While there are SOME “rare earth metals” where environmental regulations, in the U.S. are a problem, and not known supply and reserves, there are OTHERS where the supply and reserves, and where in the world they are known to exist, at strategic quantities, IS AN ISSUE, IS THE ISSUE, that no amount of improvement in our domestic regulations or labor costs can fix.
Sugar is not in the same situation and cannot be.
That is still only a $0.05 candy.
You could get two of them for the value of a silver dime.
“I would beg to differ. An Army functions best with well fed and relatively happy soldiers. That is a truism that cannot easily be dismissed, and sugar is a very important ingredient that cannot easily be replaced.”

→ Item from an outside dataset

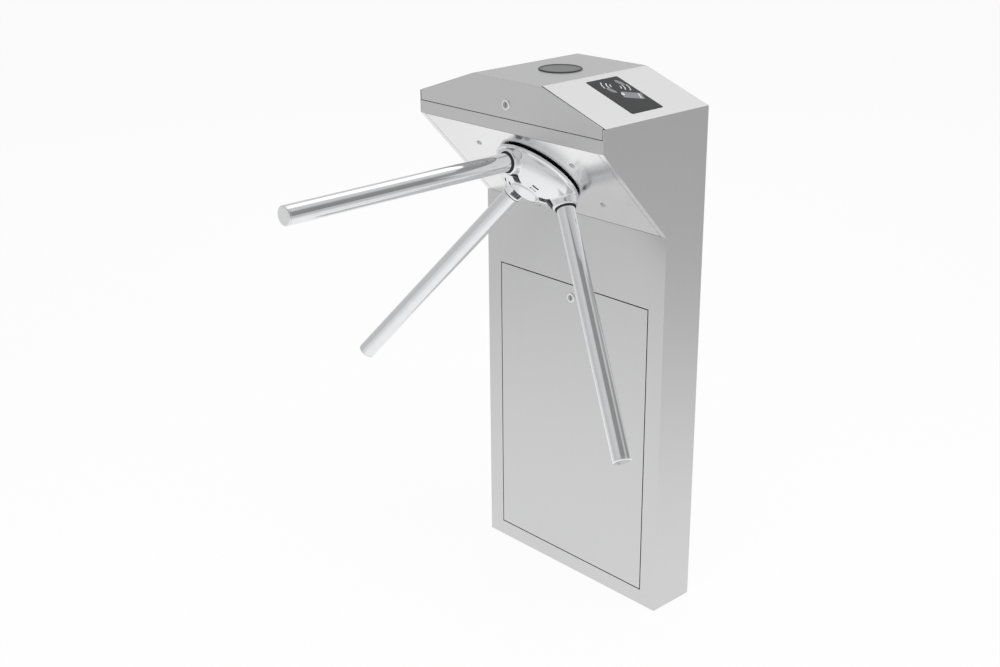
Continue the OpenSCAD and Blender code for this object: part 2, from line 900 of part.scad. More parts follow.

The crystaline form of sugar, from sugar cane and sugar beets, the kind of sugar you get in a bag or box at the grocery store IS NOT STRATEGIC, as many substitutes can and are produced and used - substitutes such as “high fructose corn syrup”, for instance; substances that when ingested provide the same “sweetening” and when metabolised provide the same nurtitional benefit - when crystaline sugar is unavailable, or when it is too costly, or when it is undesireable for production reasons.
Sugar, from sugar cane or sugar beets, is NOT a strategic commodity.
Again, you place sugar on the lofty plain of strategic materials - where it does not belong.
Under your whims, in favor of protectist tarriffs (which I can see you wishing were higher and broader than they are), more American companies would leave this country in order to avoid the restrictions our import tarrifs were making on the goods they needed for production than would those companies that simply closed due to foreign competition.
And that dime will still buy a gallon of gas.
I don't care what sort of panties you wear. And subsidizing sugar producers to the tune of $4B per year is not ok because of the shenanigans that occur in the financial services industry. Why would you even bring that up, unless you understand that you are skating on thin ice?
Then you support using American law and regulations to give foreign producers an advantage over American producers.
I am opposed to just about every acronym in the US government. EEOC and EPA are junk.
If allowed, free trade would benefit all nations involved. Once the government starts dictating quotas and prices, our society has become that much more enslaved.
Bastiat stated in The Law that the only two violations of man's individual rights in America were slavery and tariffs. Smith in the second book of The Wealth Of Nations describes foreign trade, even deficit spending as an advantage as long as the imports are self sustaining and can be improved in the domestic economy(an advantage the Chinese are capitalizing upon, they import raw materials while we import creature comforts; again greatly encouraged by our government.